HIV positive boyfriend don't want to use condom
Dear Counsellor,
I recently found out that my boyfriend of over 12 years tested positive for HIV, however I tested negative. He has two girlfriends, me and another woman and we are both aware of each other. As a matter of fact, we live very close to each other but in separate houses. He does that because he wants all of his children to grow up close. Counsellor, I love my boyfriend very much and wants to be with him. My greatest fear, though, is to continue having sex with him. Whenever he approaches me I do not know what to do. I really want to start the new year doing the right thing, but I am not even sure what the right thing is. I should tell you that my boyfriend does not really like to use the condom because of religious reasons. However, few times when I asked him to use it, he reluctantly does so. Counsellor, is it alright to continue having sex with him?
Mystified Lover
Dear Mystified Lover,
Sorry to hear about your boyfriend's HIV-positive status. Sex is an important part of human life and relationships. While some people will choose not to have sex after they find out they are infected with HIV or living with AIDS; others will still want to express themselves sexually. Both approaches are possible and the choice is up to the individual and their partner(s).

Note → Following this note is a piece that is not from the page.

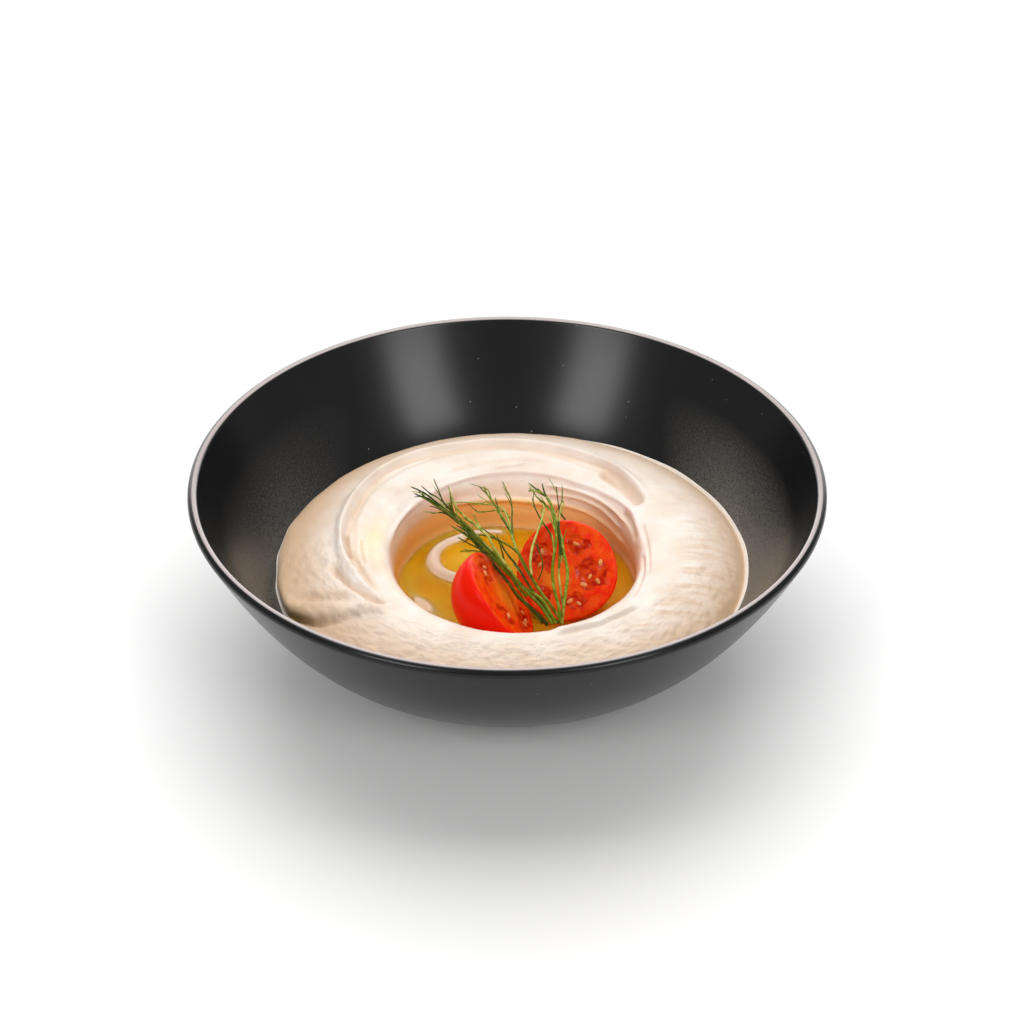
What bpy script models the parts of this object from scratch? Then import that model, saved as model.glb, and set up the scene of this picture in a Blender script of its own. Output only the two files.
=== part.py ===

Like everyone else who have sex, people who tested positive for HIV, the virus that causes AIDS, should practise the same kind of 'safe sex' as those who are uninfected. They should use a condom every time they have sex (oral, vaginal or anal). Condoms, when used properly, are highly effect in preventing transmission of HIV or other sexually transmitted infections, and it allows people with HIV/AIDS and their partners to continue enjoy sexual relations. Therefore, the decision to have or not to have sex with your partner must be carefully assessed in terms of risk level, your safety, and at the same time, fulfilling your partner's needs. You may want to get individual counselling from a counsellor knowledegeable about HIV to help you to alleviate some of the fears you may have and to help you with condom negotiation skills.
Dear Counsellor,
My teenage son is sexually active and it seems he is all over the place. I have never been comfortable discussing the subject with him, but I am scared that he may contract AIDS. I saw a few condoms in his room, but I know that does not mean he is using them. I remember in my days my husband - who was then my boyfriend - just walks around with condoms, but we never used them. I know youngsters these days are a little more exposed and informed. So then, is it all right to think he will also be mature and practise safe sex?
Anxious Mother
Dear Anxious Mother,
I would not bet on it; this is no reflection on your son's maturity. Our experience is that many young boys, older than your son, have difficulty deciding to use condoms for protection. Moreover, teenagers tend to romanticise sex, preferring spontaneity to the practical act of slipping on a condom. Though your son is level-headed to be carrying around condoms or stocking them in his room, the possibility of contracting HIV, the virus which causes AIDS, may not be foremost in his mind. I would suggest that if you are too embarrassed to talk about the subject with your son, you could ask an aunt or some other adult with whom he is close to discuss the subject with him. In the long run, your comfort is a small price to pay to ensure that your son is equipped for life.